* Task prompt *
Quote all entries in full, exactly.
________
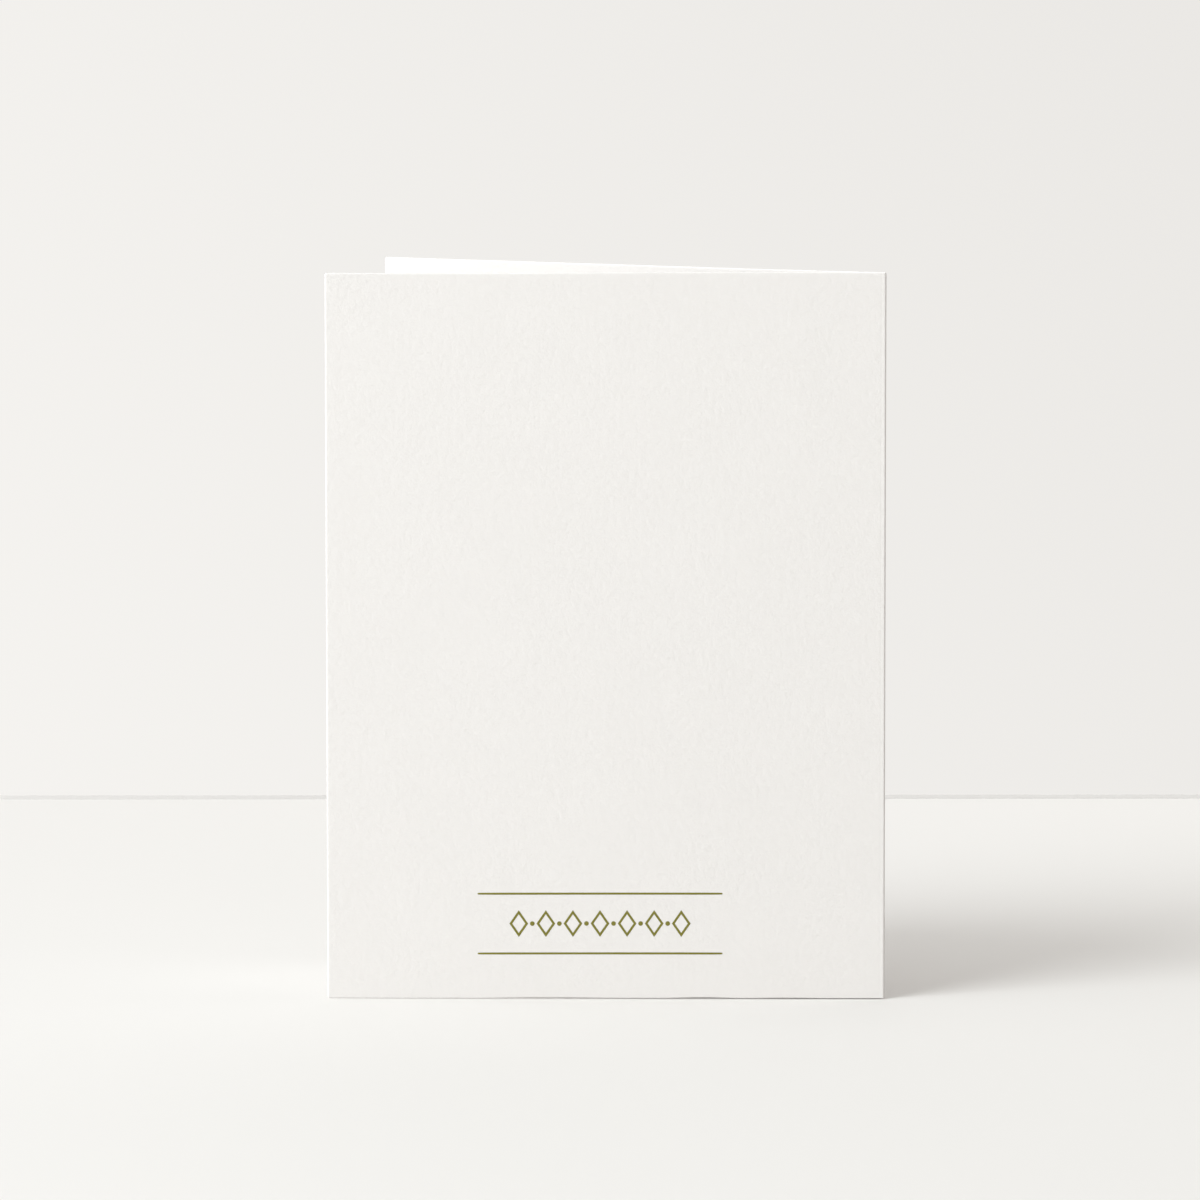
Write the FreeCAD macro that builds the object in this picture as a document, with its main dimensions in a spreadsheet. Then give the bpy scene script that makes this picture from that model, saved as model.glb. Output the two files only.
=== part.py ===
"""A folded greeting card standing open on its bottom edges, in millimetres.

The card is one sheet of heavy card stock, creased down its middle and folded once. The
fold stands upright at +X, the back panel lies on the -Y side and the front cover on the
+Y side, and the two open towards -X. The origin is at the middle of the card's footprint,
on the surface that it stands on. A small ornament is printed in ink at the foot of the
back panel.
"""
import FreeCAD, Part
import math
import os
import Sketcher

# Driving dimensions, each with what it measures. Lengths in millimetres, angles in degrees.
SIZES = [
    ("panel_width", 107.0, "from the nose of the fold to a panel's free edge"),
    ("panel_height", 139.7, "along the fold"),
    ("sheet_thickness", 0.4, "caliper of the card stock"),
    ("opening_angle", 24.4, "between the two panels, as the card stands"),
    ("fold_inner_radius", 0.15, "radius inside the bend"),
    ("corner_radius", 0.3, "blunting of a panel's free corners, seen square on"),
    ("edge_rounding", 0.11, "rounding of the cut edges, across the sheet"),
    ("crease_distance", 0.3, "from the end of the bend to the middle of a crease line"),
    ("crease_width", 0.5, "width of a crease line on the outer face"),
    ("crease_depth", 0.04, "depth of a crease line"),
    ("ink_thickness", 0.03, "height of the ink above the sheet"),
    ("ornament_offset", 1.1, "ornament's middle, outward of the back panel's middle"),
    ("ornament_height", 14.5, "ornament's middle, above the bottom edge"),
    ("lozenge_width", 3.6, "of one lozenge, along the row"),
    ("lozenge_height", 5.2, "of one lozenge, up the panel"),
    ("lozenge_line", 0.45, "width of a lozenge's outline"),
    ("lozenge_pitch", 5.2, "from one lozenge to the next"),
    ("lozenge_count", 7, "lozenges in the row"),
    ("dot_diameter", 0.9, "of the dots between the lozenges"),
    ("rule_length", 47.0, "of each plain rule"),
    ("rule_width", 0.4, "of each plain rule"),
    ("rule_gap", 3.0, "between a rule and the tips of the lozenges"),
]

# Expressions that more than one feature needs.
HALF_ANGLE = "(sizes.opening_angle / 2)"
OUTER_RADIUS = "(sizes.fold_inner_radius + sizes.sheet_thickness)"
FLAT_LENGTH = f"(sizes.panel_width - {OUTER_RADIUS})"
EDGE_RADIUS = "min(sizes.edge_rounding; 0.3 * sizes.sheet_thickness)"
FREE_EDGE_X = (f"(sizes.fold_inner_radius * sin({HALF_ANGLE}) - {FLAT_LENGTH} * cos({HALF_ANGLE})"
               f" + {EDGE_RADIUS} * (sin({HALF_ANGLE}) + cos({HALF_ANGLE}) - 1))")
BEND_CENTRE_X = f"(-({OUTER_RADIUS} + {FREE_EDGE_X}) / 2)"
LOZENGES = "round(sizes.lozenge_count)"
ROW_LENGTH = f"(({LOZENGES} - 1) * sizes.lozenge_pitch)"
ORNAMENT_REACH = f"(sizes.panel_width / 2 + sizes.ornament_offset - {OUTER_RADIUS})"

# How a sketch numbers an edge's own points, and its fixed geometry.
START, END, CENTRE = range(1, 4)
X_AXIS, Y_AXIS = range(-1, -3, -1)
ORIGIN = (X_AXIS, START)

# Two sizes this near to each other are the same.
CLOSE = 1e-6


def make_sizes(doc):
    """Put the driving dimensions in a sheet, one row each: name, value, what it measures."""
    sheet = doc.addObject("Spreadsheet::Sheet", "sizes")
    for row, (name, value, note) in enumerate(SIZES, start=1):
        sheet.set(f"A{row}", name)
        sheet.set(f"B{row}", str(value))
        sheet.set(f"C{row}", note)
        sheet.setAlias(f"B{row}", name)
    doc.recompute()
    return sheet


def new_sketch(body, name, plane_role):
    """A sketch on one of the body's own origin planes."""
    sketch = body.newObject("Sketcher::SketchObject", name)
    plane = next(item for item in body.Origin.OriginFeatures if item.Role == plane_role)
    sketch.AttachmentSupport = [(plane, "")]
    sketch.MapMode = "FlatFace"
    return sketch


def add_line(sketch, start, end):
    """A straight edge between two (x, y) points."""
    return sketch.addGeometry(Part.LineSegment(FreeCAD.Vector(*start, 0), FreeCAD.Vector(*end, 0)))


def add_circle(sketch, centre, radius):
    """A circle round an (x, y) point."""
    axis = FreeCAD.Vector(0, 0, 1)
    return sketch.addGeometry(Part.Circle(FreeCAD.Vector(*centre, 0), axis, radius))


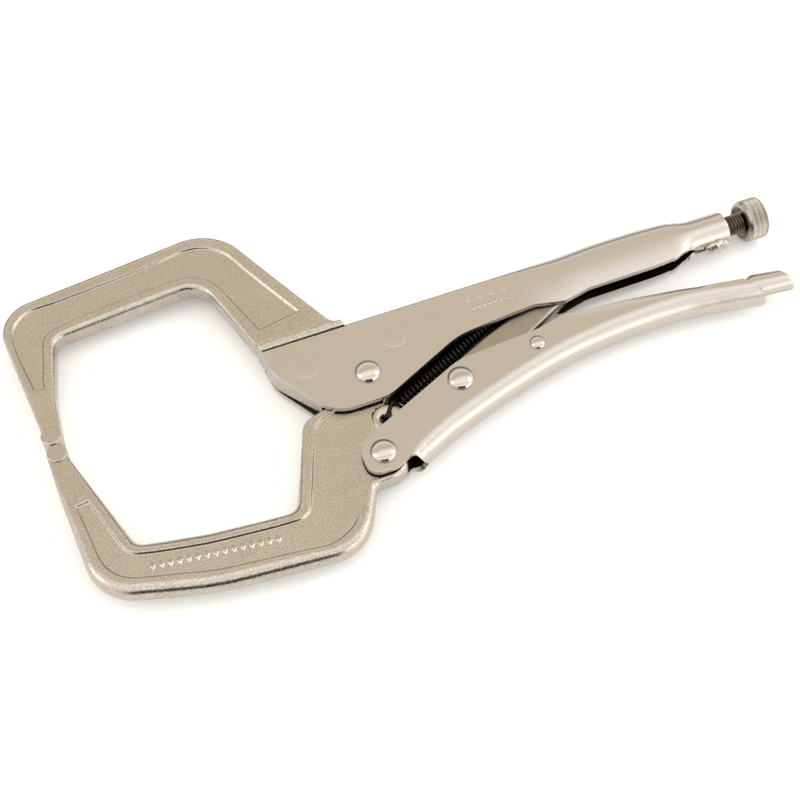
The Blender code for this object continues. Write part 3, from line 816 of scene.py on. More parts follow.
________
* Response to this exercise *
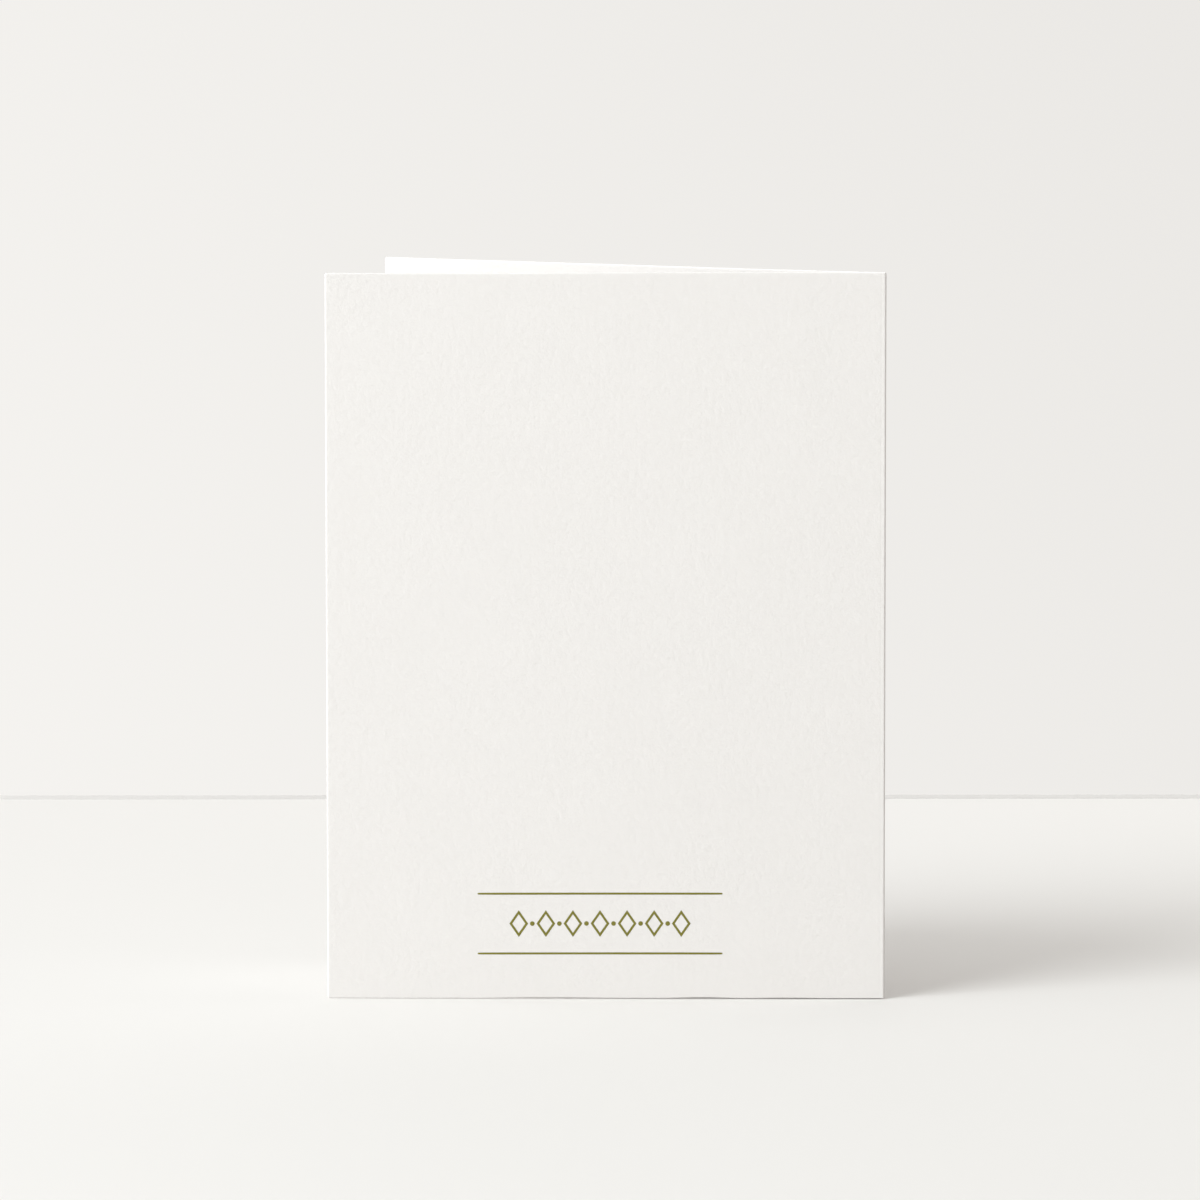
Write the FreeCAD macro that builds the object in this picture as a document, with its main dimensions in a spreadsheet. Then give the bpy scene script that makes this picture from that model, saved as model.glb. Output the two files only.
=== part.py ===
"""A folded greeting card standing open on its bottom edges, in millimetres.

The card is one sheet of heavy card stock, creased down its middle and folded once. The
fold stands upright at +X, the back panel lies on the -Y side and the front cover on the
+Y side, and the two open towards -X. The origin is at the middle of the card's footprint,
on the surface that it stands on. A small ornament is printed in ink at the foot of the
back panel.
"""
import FreeCAD, Part
import math
import os
import Sketcher

# Driving dimensions, each with what it measures. Lengths in millimetres, angles in degrees.
SIZES = [
    ("panel_width", 107.0, "from the nose of the fold to a panel's free edge"),
    ("panel_height", 139.7, "along the fold"),
    ("sheet_thickness", 0.4, "caliper of the card stock"),
    ("opening_angle", 24.4, "between the two panels, as the card stands"),
    ("fold_inner_radius", 0.15, "radius inside the bend"),
    ("corner_radius", 0.3, "blunting of a panel's free corners, seen square on"),
    ("edge_rounding", 0.11, "rounding of the cut edges, across the sheet"),
    ("crease_distance", 0.3, "from the end of the bend to the middle of a crease line"),
    ("crease_width", 0.5, "width of a crease line on the outer face"),
    ("crease_depth", 0.04, "depth of a crease line"),
    ("ink_thickness", 0.03, "height of the ink above the sheet"),
    ("ornament_offset", 1.1, "ornament's middle, outward of the back panel's middle"),
    ("ornament_height", 14.5, "ornament's middle, above the bottom edge"),
    ("lozenge_width", 3.6, "of one lozenge, along the row"),
    ("lozenge_height", 5.2, "of one lozenge, up the panel"),
    ("lozenge_line", 0.45, "width of a lozenge's outline"),
    ("lozenge_pitch", 5.2, "from one lozenge to the next"),
    ("lozenge_count", 7, "lozenges in the row"),
    ("dot_diameter", 0.9, "of the dots between the lozenges"),
    ("rule_length", 47.0, "of each plain rule"),
    ("rule_width", 0.4, "of each plain rule"),
    ("rule_gap", 3.0, "between a rule and the tips of the lozenges"),
]

# Expressions that more than one feature needs.
HALF_ANGLE = "(sizes.opening_angle / 2)"
OUTER_RADIUS = "(sizes.fold_inner_radius + sizes.sheet_thickness)"
FLAT_LENGTH = f"(sizes.panel_width - {OUTER_RADIUS})"
EDGE_RADIUS = "min(sizes.edge_rounding; 0.3 * sizes.sheet_thickness)"
FREE_EDGE_X = (f"(sizes.fold_inner_radius * sin({HALF_ANGLE}) - {FLAT_LENGTH} * cos({HALF_ANGLE})"
               f" + {EDGE_RADIUS} * (sin({HALF_ANGLE}) + cos({HALF_ANGLE}) - 1))")
BEND_CENTRE_X = f"(-({OUTER_RADIUS} + {FREE_EDGE_X}) / 2)"
LOZENGES = "round(sizes.lozenge_count)"
ROW_LENGTH = f"(({LOZENGES} - 1) * sizes.lozenge_pitch)"
ORNAMENT_REACH = f"(sizes.panel_width / 2 + sizes.ornament_offset - {OUTER_RADIUS})"

# How a sketch numbers an edge's own points, and its fixed geometry.
START, END, CENTRE = range(1, 4)
X_AXIS, Y_AXIS = range(-1, -3, -1)
ORIGIN = (X_AXIS, START)

# Two sizes this near to each other are the same.
CLOSE = 1e-6


def make_sizes(doc):
    """Put the driving dimensions in a sheet, one row each: name, value, what it measures."""
    sheet = doc.addObject("Spreadsheet::Sheet", "sizes")
    for row, (name, value, note) in enumerate(SIZES, start=1):
        sheet.set(f"A{row}", name)
        sheet.set(f"B{row}", str(value))
        sheet.set(f"C{row}", note)
        sheet.setAlias(f"B{row}", name)
    doc.recompute()
    return sheet


def new_sketch(body, name, plane_role):
    """A sketch on one of the body's own origin planes."""
    sketch = body.newObject("Sketcher::SketchObject", name)
    plane = next(item for item in body.Origin.OriginFeatures if item.Role == plane_role)
    sketch.AttachmentSupport = [(plane, "")]
    sketch.MapMode = "FlatFace"
    return sketch


def add_line(sketch, start, end):
    """A straight edge between two (x, y) points."""
    return sketch.addGeometry(Part.LineSegment(FreeCAD.Vector(*start, 0), FreeCAD.Vector(*end, 0)))


def add_circle(sketch, centre, radius):
    """A circle round an (x, y) point."""
    axis = FreeCAD.Vector(0, 0, 1)
    return sketch.addGeometry(Part.Circle(FreeCAD.Vector(*centre, 0), axis, radius))


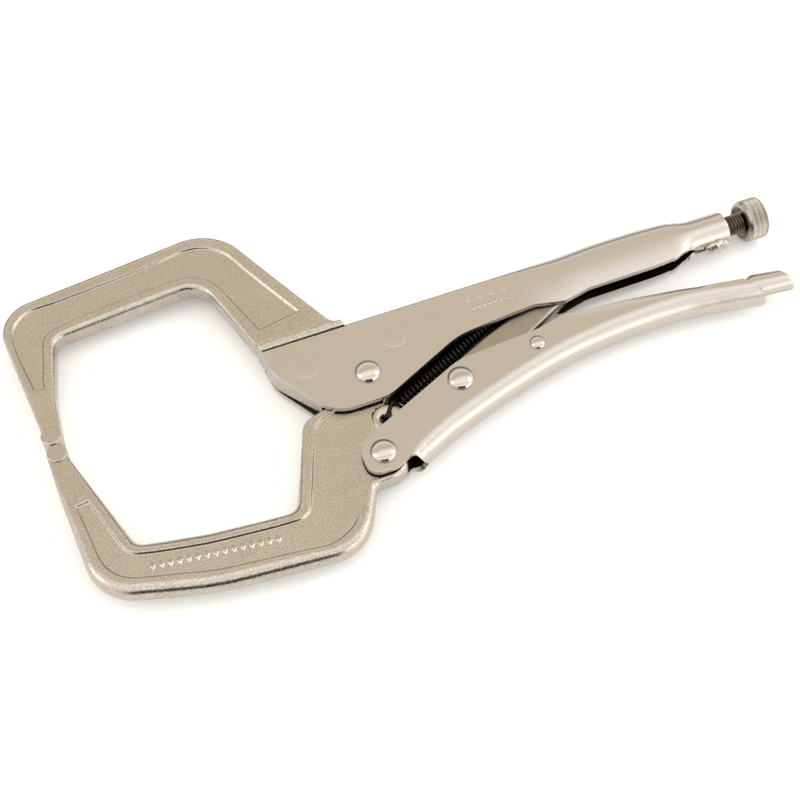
The Blender code for this object continues. Write part 3, from line 816 of scene.py on. More parts follow.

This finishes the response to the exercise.